Ах, если бы у каждого художника было на что жить и работать! Но раз этого нет, я хочу

писать картины, писать много и лихорадочно. И, может быть, наступит день, когда мы сумеем

расширить наши дела и приобрести больше влияния.

Но до этого далеко – сначала нужно крепко поработать.

Живи мы в военное время, нам, вероятно, пришлось бы сражаться; мы, конечно,

сожалели бы о том, что сейчас не мирное время, но все-таки дрались бы, раз это необходимо.

Точно так же мы имеем право мечтать о таком порядке вещей, при котором можно было

бы жить и без денег. Но раз в наше время без них ничего не сделаешь и тратить их все-таки

приходится, мы вынуждены думать о том, как их добыть. Мне лично легче заработать их

живописью, чем рисунками.

Как правило, людей, умеющих ловко рисовать, гораздо больше, чем тех, кто способен

быстро писать маслом и схватывать красочность природы. Такая способность всегда останется

редкой, и как бы долго картины ни завоевывали признание, на них рано или поздно найдется

покупатель. Но что касается полотен, написанных более или менее жирными мазками, то им, на

мой взгляд, нужно подольше сохнуть здесь, на юге.

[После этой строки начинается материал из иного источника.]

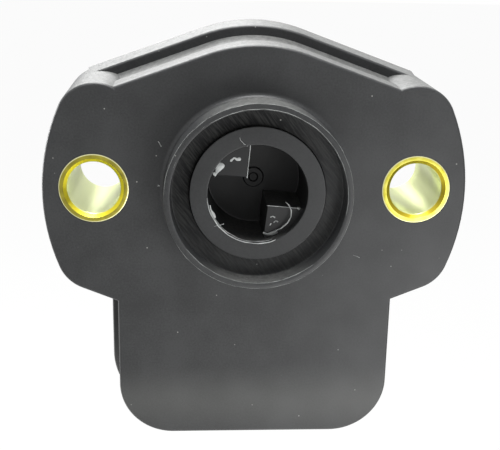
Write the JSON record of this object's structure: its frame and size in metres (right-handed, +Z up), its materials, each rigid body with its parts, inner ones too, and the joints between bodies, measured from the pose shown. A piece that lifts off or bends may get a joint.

Я читал, что работы Рубенса, хранящиеся в Испании, отличаются бесконечно более

сочным колоритом, чем его полотна, находящиеся на севере. Здесь даже руины, стоящие под

открытым небом, сохраняют белый цвет, в то время как на севере они темнеют и выглядят

грязно-серыми. Постепенно я начинаю лучше понимать красоту здешних женщин. Глядя на

них, я неизменно возвращаюсь мыслью к Монтичелли. В красоте здешних женщин огромную

роль играет цвет. Не хочу этим сказать, что у них некрасивые формы, но очарование их не в

формах, а в крупных линиях носимой с изяществом пестрой одежды и в тонах тела. Мне еще

придется помучиться, прежде чем я научусь изображать их такими, какими теперь вижу. Я

уверен лишь в одном – оставшись здесь, я этого добьюсь. Но, для того чтобы создать подлинно

южную картину, мало обладать известными техническими навыками. Нужно долго наблюдать

за вещами, чтобы глубоко понять их и дать замыслу вызреть. Покидая Париж, я даже не

предполагал, что Монтичелли и Делакруа окажутся такими правдивыми. Лишь теперь, прожив

здесь долгие месяцы, я начинаю убеждаться, что они ничего не выдумывали. И полагаю, что

через год, когда ты увидишь мои обычные сюжеты – сады или жатву, у них уже будет другой

колорит и, главное, другая фактура. И на этом изменения и вариации отнюдь еще не закончатся.

Чувствую, что мне не надо спешить в работе. В конце концов, не так уж трудно

следовать старинному правилу: сперва поучись лет десять, а потом уж принимайся за фигуры.

Именно так и поступал Монтичелли, если рассматривать многие его картины лишь как

этюды.

Его фигуры, как, например, желтая женщина, женщина с зонтиком (маленький холст,

принадлежащий тебе), влюбленные, принадлежавшие Риду, представляют собою нечто

законченное, такое, в чем, с точки зрения рисунка, больше нечего делать и чем можно только

восхищаться: Монтичелли достигает здесь сочности и великолепия рисунков Домье и Делакруа.